By allotment, Austin FC fans received 280 tickets to the arena, which incidentally was designed by the same Gensler architects who drew up the floor plans for Austin’s Q2 Stadium as well as Texas’ Moody Center. That said, a couple of hundred more were sequestered throughout the 5-year-old facility, which sits next door to the Los Angeles Coliseum, where multimillionaire Lincoln Riley lifted his USC Trojans over Arizona the night before.

LAFC’s following does rival Austin’s in decibel level and butts in the seats as they ranked ninth in the league in attendance, one spot ahead of Austin, although both sell out regularly. None does more so than El Tree because all 36 home games have been sold out at the Q.

LAFC’s roster went through massive changes in the summer transfer window, and features all kinds of stars such as Vela, Denis Bouanga, Ilie Sanchez, Kellyn Acosta and Palacios.

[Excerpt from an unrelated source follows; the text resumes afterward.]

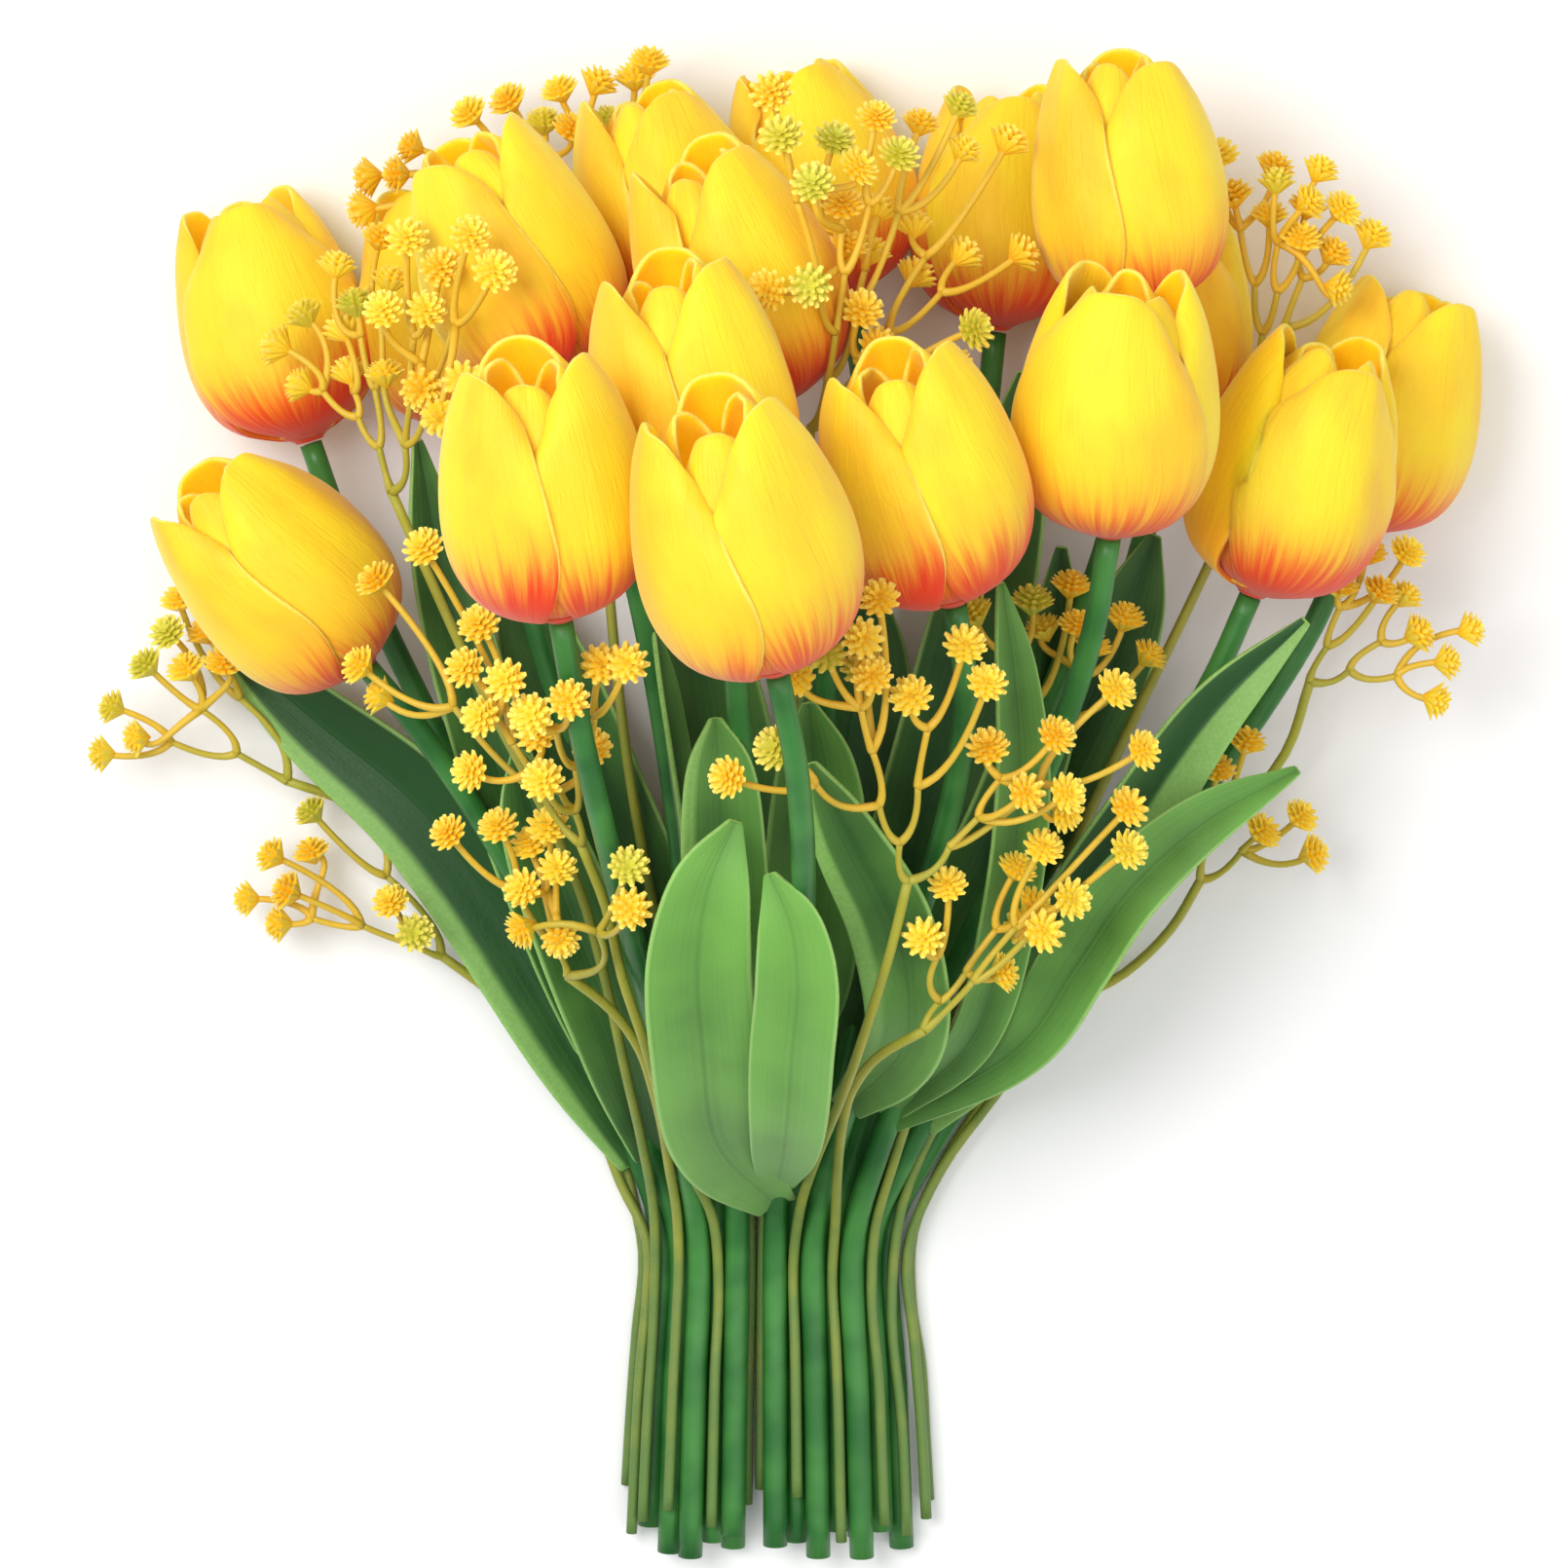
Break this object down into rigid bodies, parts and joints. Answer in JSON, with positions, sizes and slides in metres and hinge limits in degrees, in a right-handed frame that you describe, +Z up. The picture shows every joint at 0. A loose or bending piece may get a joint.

What a leap forward this Austin team accomplished, however, in its transition from an expansion team to an experienced one that made its presence felt in a big way.

Rare is it that the MLS playoffs go to form, but Austin arrived at the postseason as the No. 2 seed and challenged the West’s best team while East champion Philadelphia quarreled with defending MLS champion New York City FC in the other semifinal.

“Playoffs are the playoffs,” Stuver said. “You win or go home. What we did in the regular season, we did in the regular season. We’re a little bummed out.”

Better to be bummed than bums. Austin’s no one’s bums anymore. It stood an embarrassing 12th in the Western Conference a year ago, doomed by an AWOL offense and poor defensive transition. That did a 180 this season as Austin, fueled by MVP candidate Driussi and his 22 regular-season and MLS-best three playoff goals and dynamic winger Fagúndez, who was dangerously effective with his curving free kicks, was the second highest-scoring team in the league. In fact, Austin’s 65 goals this season were one back of LAFC.

On Sunday the gap was much wider.

By game’s end, Austin saw stars, and on this clear, sunny day, they almost all wore black and gold jerseys.